# What needs to be done:
Keep only the lines where "model" appears.

===== Dataset extract

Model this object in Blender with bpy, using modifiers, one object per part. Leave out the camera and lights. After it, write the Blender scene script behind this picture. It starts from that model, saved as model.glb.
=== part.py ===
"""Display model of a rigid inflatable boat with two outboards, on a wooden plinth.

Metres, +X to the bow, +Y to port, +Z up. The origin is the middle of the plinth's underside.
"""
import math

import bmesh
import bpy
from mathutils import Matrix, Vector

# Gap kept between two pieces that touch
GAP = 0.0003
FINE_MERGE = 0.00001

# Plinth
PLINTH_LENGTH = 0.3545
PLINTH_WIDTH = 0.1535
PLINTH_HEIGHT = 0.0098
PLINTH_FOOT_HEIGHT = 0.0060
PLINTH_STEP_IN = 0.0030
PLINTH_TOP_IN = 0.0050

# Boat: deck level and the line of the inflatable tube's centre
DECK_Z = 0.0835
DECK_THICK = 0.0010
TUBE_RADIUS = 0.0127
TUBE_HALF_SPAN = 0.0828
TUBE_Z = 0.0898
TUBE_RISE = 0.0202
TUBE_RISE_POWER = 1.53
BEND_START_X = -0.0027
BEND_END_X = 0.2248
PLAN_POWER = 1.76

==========

# Output of the exercise:
Model this object in Blender with bpy, using modifiers, one object per part. Leave out the camera and lights. After it, write the Blender scene script behind this picture. It starts from that model, saved as model.glb.
"""Display model of a rigid inflatable boat with two outboards, on a wooden plinth.